If you are a fresher then start learning to program and complete a few courses on ML. Experiment a lot and keep working hard. Word of motivation for fresher: “If ML is your passion then be like Batman: Do your office work in the day and follow your passion at night.
If you are in college attend conferences, workshops, tech fests, complete courses participate in hackathons, meet as many people as you can, and most importantly enjoy the process.
Retaining what you learn
Now that you are into Learning let me share with you some tips on how to retain what you learn:
- Hands-on implementation of the project. Start with a basic project and make it large. Integrate it with apps, deploy on cloud platforms, etc.

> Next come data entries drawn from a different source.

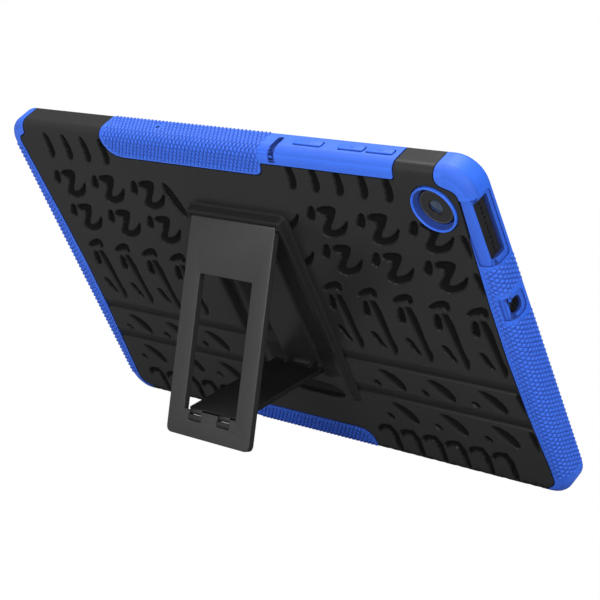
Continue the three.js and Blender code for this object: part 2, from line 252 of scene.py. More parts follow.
def rubbedEdgeGroup():
    group, given, out = socketGroup(
        "rubbedEdge",
        [("Amount", "NodeSocketFloat", 0.3), ("Breakup", "NodeSocketFloat", 240.0)],
        [("Mask", "NodeSocketFloat")],
    )
    place = group.nodes.new("ShaderNodeTexCoord")
    shape = group.nodes.new("ShaderNodeNewGeometry")
    sharp = group.nodes.new("ShaderNodeMapRange")
    sharp.inputs["From Min"].default_value = 0.52
    sharp.inputs["From Max"].default_value = 0.62
    noise = group.nodes.new("ShaderNodeTexNoise")
    noise.inputs["Detail"].default_value = 6
    broken = group.nodes.new("ShaderNodeMath")
    broken.operation = "MULTIPLY"
    scaled = group.nodes.new("ShaderNodeMath")
    scaled.operation = "MULTIPLY"
    link = group.links.new
    link(place.outputs["Object"], noise.inputs["Vector"])
    link(given.outputs["Breakup"], noise.inputs["Scale"])
    link(shape.outputs["Pointiness"], sharp.inputs["Value"])
    link(sharp.outputs["Result"], broken.inputs[0])
    link(noise.outputs["Fac"], broken.inputs[1])
    link(broken.outputs[0], scaled.inputs[0])
    link(given.outputs["Amount"], scaled.inputs[1])
    link(scaled.outputs[0], out.inputs["Mask"])
    return group


mouldGrain = mouldGrainGroup()
rubbedEdge = rubbedEdgeGroup()


def mouldedMaterial(name, look):
    material = bpy.data.materials.new(name)
    material.use_nodes = True
    nodes, link = material.node_tree.nodes, material.node_tree.links.new
    shader = nodes["Principled BSDF"]
    shader.inputs["Specular IOR Level"].default_value = look["specular"]
    shader.inputs["Coat Weight"].default_value = look.get("coat", 0)
    shader.inputs["Coat Roughness"].default_value = look.get("coatRoughness", 0.3)
    shader.inputs["Sheen Weight"].default_value = look.get("sheen", 0)
    shader.inputs["Metallic"].default_value = look.get("metallic", 0)
    grain = nodes.new("ShaderNodeGroup")
    grain.node_tree = mouldGrain
    grain.inputs["Scale"].default_value = look["grainScale"]
    grain.inputs["Patches"].default_value = look["patches"]
    rubbed = nodes.new("ShaderNodeGroup")
    rubbed.node_tree = rubbedEdge
    rubbed.inputs["Amount"].default_value = look["rubbed"]
    tone = nodes.new("ShaderNodeMix")
    tone.data_type = "RGBA"
    tone.inputs["A"].default_value = (*look["darkTone"], 1)
    tone.inputs["B"].default_value = (*look["lightTone"], 1)
    worn = nodes.new("ShaderNodeMix")
    worn.data_type = "RGBA"
    worn.inputs["B"].default_value = (*look["wornTone"], 1)
    gloss = nodes.new("ShaderNodeMapRange")
    gloss.inputs["From Min"].default_value = 0.3
    gloss.inputs["From Max"].default_value = 0.7
    gloss.inputs["To Min"].default_value = look["roughness"] - look["roughnessSpread"]
    gloss.inputs["To Max"].default_value = look["roughness"] + look["roughnessSpread"]
    bump = nodes.new("ShaderNodeBump")
    bump.inputs["Strength"].default_value = look["bump"]
    bump.inputs["Distance"].default_value = 0.0001
    link(grain.outputs["Patchiness"], tone.inputs["Factor"])
    link(tone.outputs["Result"], worn.inputs["A"])
    last, dullness = worn.outputs["Result"], gloss.outputs["Result"]
    if "paintedShadeTone" in look:  # painted shade: recesses are painted darker, and made rougher, than the flats round them
        shadeMask = nodes.new("ShaderNodeAttribute")
        shadeMask.attribute_name = "paintedShade"
        sunk = nodes.new("ShaderNodeMix")
        sunk.data_type = "RGBA"
        sunk.inputs["B"].default_value = (*look["paintedShadeTone"], 1)
        link(last, sunk.inputs["A"])
        link(shadeMask.outputs["Fac"], sunk.inputs["Factor"])
        last = sunk.outputs["Result"]
        dull = nodes.new("ShaderNodeMix")
        dull.inputs["B"].default_value = 0.95
        link(shadeMask.outputs["Fac"], dull.inputs["Factor"])
        link(gloss.outputs["Result"], dull.inputs["A"])
        dullness = dull.outputs["Result"]
    link(rubbed.outputs["Mask"], worn.inputs["Factor"])
    link(last, shader.inputs["Base Color"])
    link(grain.outputs["Patchiness"], gloss.inputs["Value"])
    link(dullness, shader.inputs["Roughness"])
    link(grain.outputs["Height"], bump.inputs["Height"])
    link(bump.outputs["Normal"], shader.inputs["Normal"])
    return material


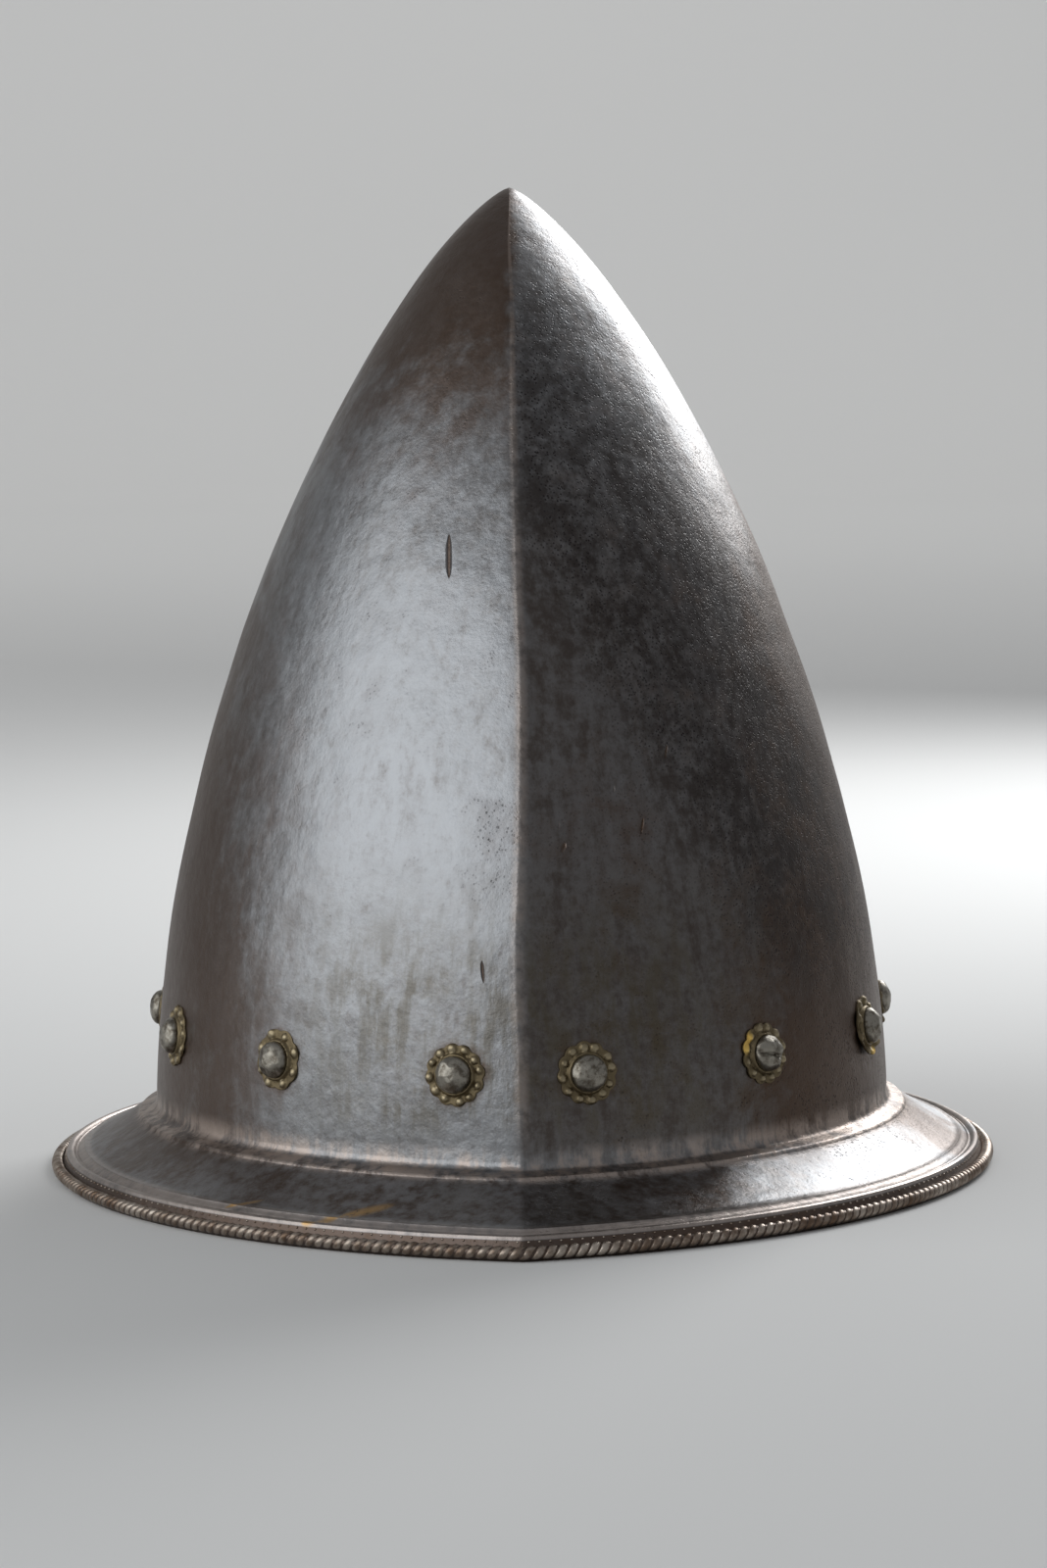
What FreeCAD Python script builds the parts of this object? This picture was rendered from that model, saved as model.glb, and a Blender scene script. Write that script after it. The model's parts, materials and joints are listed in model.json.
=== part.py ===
import FreeCAD, Part
import math
import os

# Cabasset: a one-piece steel helmet with a medial keel, a narrow sloping brim with a turned edge, and a ring
# of lining rivets on brass rosettes that hold a leather band and a quilted lining inside.
#
# Frame: X runs across the helmet, Y along its keel with the front towards -Y, and Z up. The origin lies on
# the plane that the turned edge rests on, under the middle of the skull. Sizes are in millimetres.

Vec = FreeCAD.Vector

# Skull, outside, where its flanks would meet the brim
SKULL_WIDTH = 189.0
SKULL_LENGTH = 236.0
CREASE_HEIGHT = 15.6
APEX_HEIGHT = 250.6
APEX_SETBACK = 6.0
SKULL_WALL = 1.3
CROWN_WALL = 2.6
# At a share h of the way up, the skull is (1 - h ** bulge) ** taper as wide, or as long, as at the crease.
# Its length draws in later than its width, so the keel grows sharper towards the apex.
WIDTH_BULGE = 1.71
WIDTH_TAPER = 0.757
LENGTH_BULGE = 1.9
LENGTH_TAPER = 0.70
TIP_HEIGHT = 12.0
DOME_BANDS = 6
# Inside, and under the brim, each flank is worked in flats of this number side by side
FLANK_FLATS = 32
ROOT_FILLET = 2.4

# Brim
RIM_WIDTH = 244.0
RIM_LENGTH = 308.0
BRIM_WALL = 1.3
LEDGE_WIDTH = 4.4
LEDGE_FALL = 0.5
LEDGE_DROP = 1.1
STEP_FROM_EDGE = 9.0
STEP_HEIGHT = 6.5
STEP_DROP = 0.6
BEAD_FROM_EDGE = 6.1
BEAD_HEIGHT = 5.2
BEAD_WIDTH = 2.0
BEAD_RISE = 0.5

# Turned edge: a roll with a flat under side that the helmet rests on
ROLL_RADIUS = 2.1
ROLL_FLAT = 2.6
ROLL_START = 135.0
ROLL_FACETS = 4

# Lining rivets: a pair straddles the keel at each end, and the rest are spaced between the two pairs
FRONT_RIVETS_PER_SIDE = 4
REAR_RIVETS_PER_SIDE = 3
KEEL_PAIR_ANGLE = 18.4
FRONT_RIVET_PITCH = 29.4
RIVET_RING_HEIGHT = 38.5
SHANK_DIAMETER = 3.2
SHANK_CLEARANCE = 0.2
SHANK_FACETS = 8
HEAD_DIAMETER = 9.0
HEAD_HEIGHT = 3.4
HEAD_EDGE = 0.6
HEAD_FACETS = 12
TAIL_DIAMETER = 4.8
TAIL_HEIGHT = 1.2

# Rosettes under the rivet heads
ROSETTE_LOBES = 12
ROSETTE_DIAMETER = 15.4
ROSETTE_VALLEY_DEPTH = 0.9
ROSETTE_THICKNESS = 0.6
COLLAR_DIAMETER = 10.4
COLLAR_HEIGHT = 0.7
BOSS_DIAMETER = 2.4
BOSS_HEIGHT = 0.9
BOSS_SIDES = 4

# Rove: the washer that each rivet is peened over inside
ROVE_DIAMETER = 9.0
ROVE_THICKNESS = 0.9

# Lining band of leather, held by the rivets at the middle of its height
BAND_HEIGHT = 18.0
BAND_THICKNESS = 1.6

# Quilted lining, sewn to the upper edge of the band
GORES = 8
GORE_FACETS = 4
PAD_THICKNESS = 7.0
SEAM_THICKNESS = 3.0
LINING_CROWN_HEIGHT = 166.0
LINING_SQUARENESS = 4.0
LINING_OVERLAP = 4.0
LINING_BANDS = 7

# Gap that leather and cloth leave to their neighbours
SOFT_CLEARANCE = 0.3

SKULL_HALF_WIDTH = SKULL_WIDTH / 2
SKULL_HALF_LENGTH = SKULL_LENGTH / 2
RIM_HALF_WIDTH = RIM_WIDTH / 2
RIM_HALF_LENGTH = RIM_LENGTH / 2
HOLE_DIAMETER = SHANK_DIAMETER + 2 * SHANK_CLEARANCE
BAND_BOTTOM = RIVET_RING_HEIGHT - BAND_HEIGHT / 2
BAND_TOP = RIVET_RING_HEIGHT + BAND_HEIGHT / 2
LINING_BOTTOM = BAND_TOP - LINING_OVERLAP
LINING_INSET = SKULL_WALL + BAND_THICKNESS + 2 * SOFT_CLEARANCE

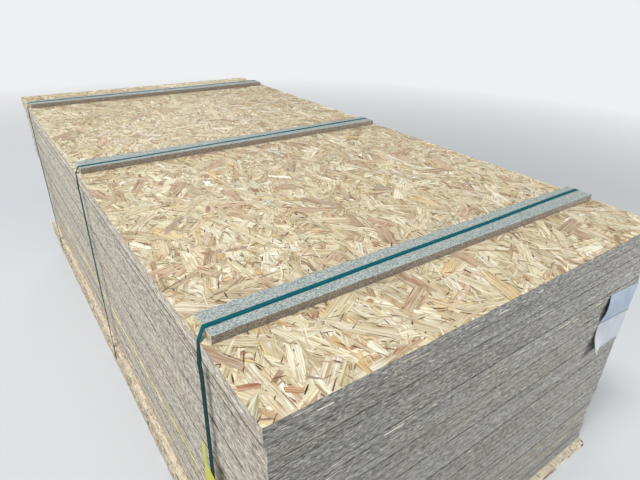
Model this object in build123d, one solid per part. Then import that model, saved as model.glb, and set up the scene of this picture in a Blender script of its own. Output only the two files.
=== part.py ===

- Feynmann Learning Technique:
- Choose a concept you want to learn about
- Pretend you are teaching it to a student in grade 6
- Identify gaps in your explanation; Go back to the source material, to better understand it.
- Review and simplify
- You can record videos of you explaining concepts and upload it on YouTube. In the end, you will have your own video notes to refer.
Not only YouTube you can choose any social media like I keep my digital notes on Instagram and Facebook
Building your digital profile will not only help you in retaining things but it will also help you a lot in building connections with others in the industry. You can showcase your work, collaborate with others, and work on projects. This practice will develop communication and overall personality skill which many people lack.
Add each and every bit of code you do on Github and write a nice readme.md about it. Start Blogging or create a website to showcase what you are doing ( Google sites is also enough). Just digitally record each and everything you do. Blogger, Medium Facebook Page you can write anywhere you want.
So this was my article discussing what data science is and up to what extent one should learn. I have also shown how to learn in an effective way. If you have any doubts and want suggestions on which books or blogs to follow then ask me in the comment section. Lastly, I would like to say that enjoy the process rather than bounding yourselves to courses.